Care over time: How do connections maintain over years of use?

Poor documentation turns good modular systems into frustrating puzzles.

Testing Protocols

Before releasing a modular design:

  1. Build every intended configuration: Does it actually work as envisioned?

  2. Test extreme configurations: What happens at maximum extension or height?

  3. Repeated reconfiguration: Do connections wear? Does it get easier or harder?

  4. User testing: Can people unfamiliar with the system figure it out?

  5. Long-term evaluation: How does the system hold up over months of actual use?

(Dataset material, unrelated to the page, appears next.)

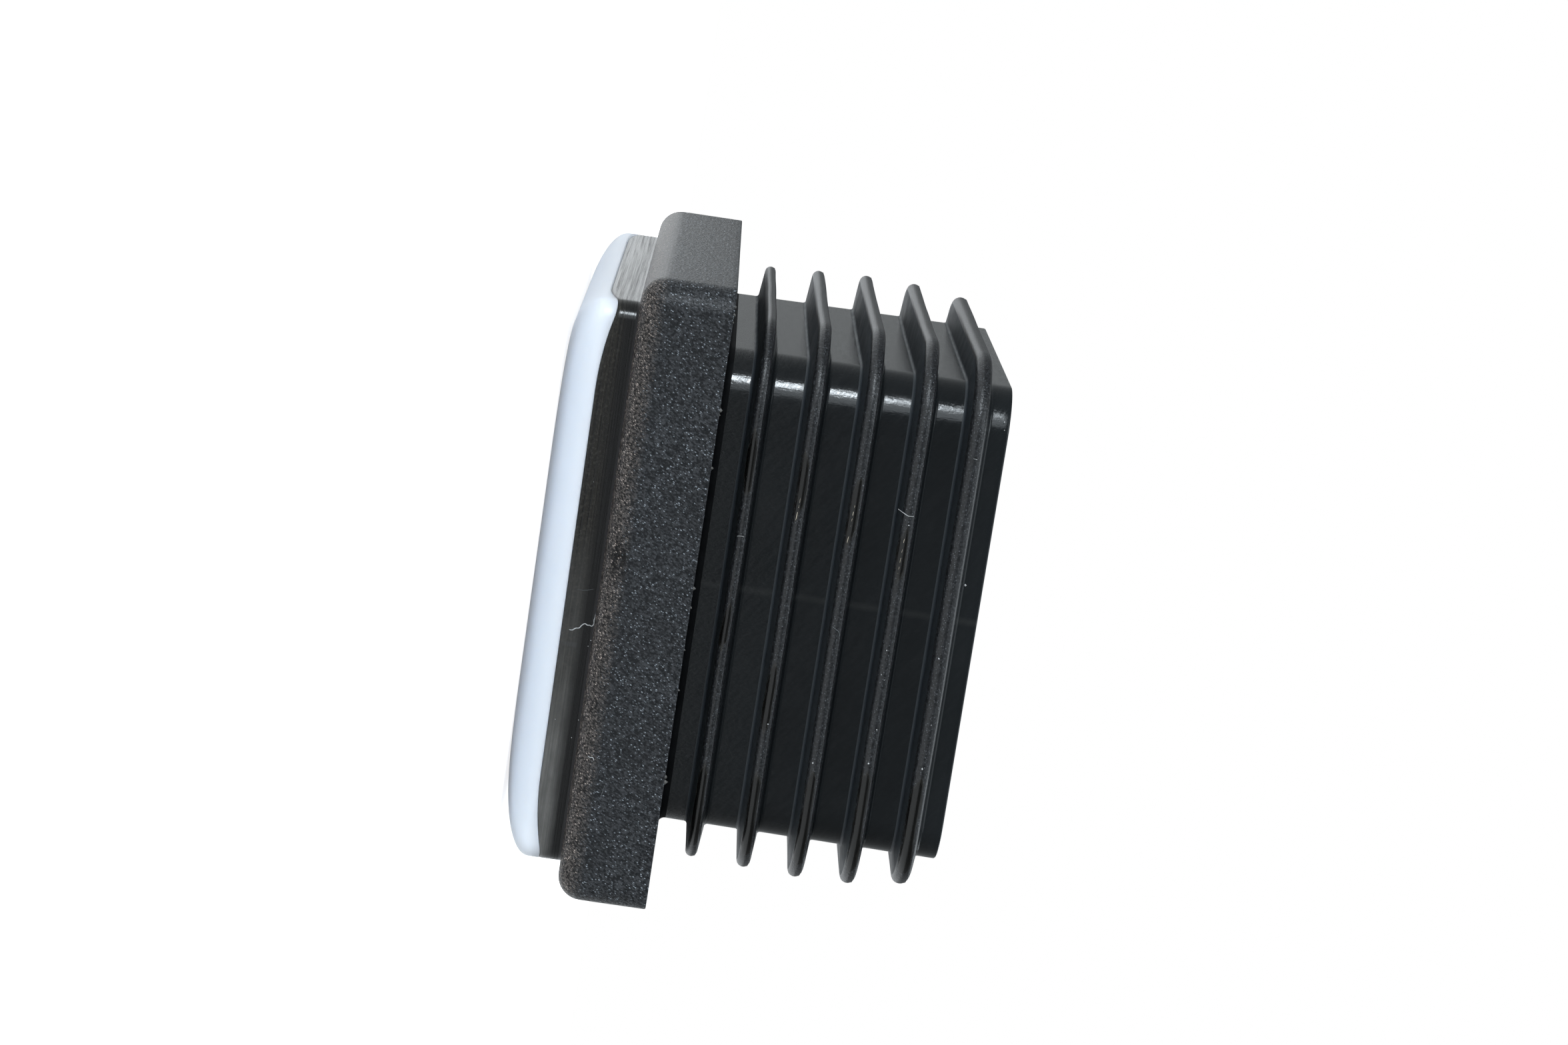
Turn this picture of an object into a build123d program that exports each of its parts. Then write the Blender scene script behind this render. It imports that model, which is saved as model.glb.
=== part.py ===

When Modularity Makes Sense

Modular design is worth the trade-offs when:

  • Client needs will genuinely change over time
  • Transportation or space constraints require breakdown capability
  • Mass customization justifies modular manufacturing
  • The aesthetic of modularity fits the project

When needs are stable and known, purpose-built furniture often serves better than modular compromise.

The Middle Ground

Consider partial modularity: fixed core with modular additions. A credenza with fixed casework but modular interior fittings. A desk with modular accessories on a solid base.

This approach captures much of modularity’s benefit while avoiding its more challenging structural and aesthetic problems.


A practical guide to designing modular furniture systems that users will actually reconfigure.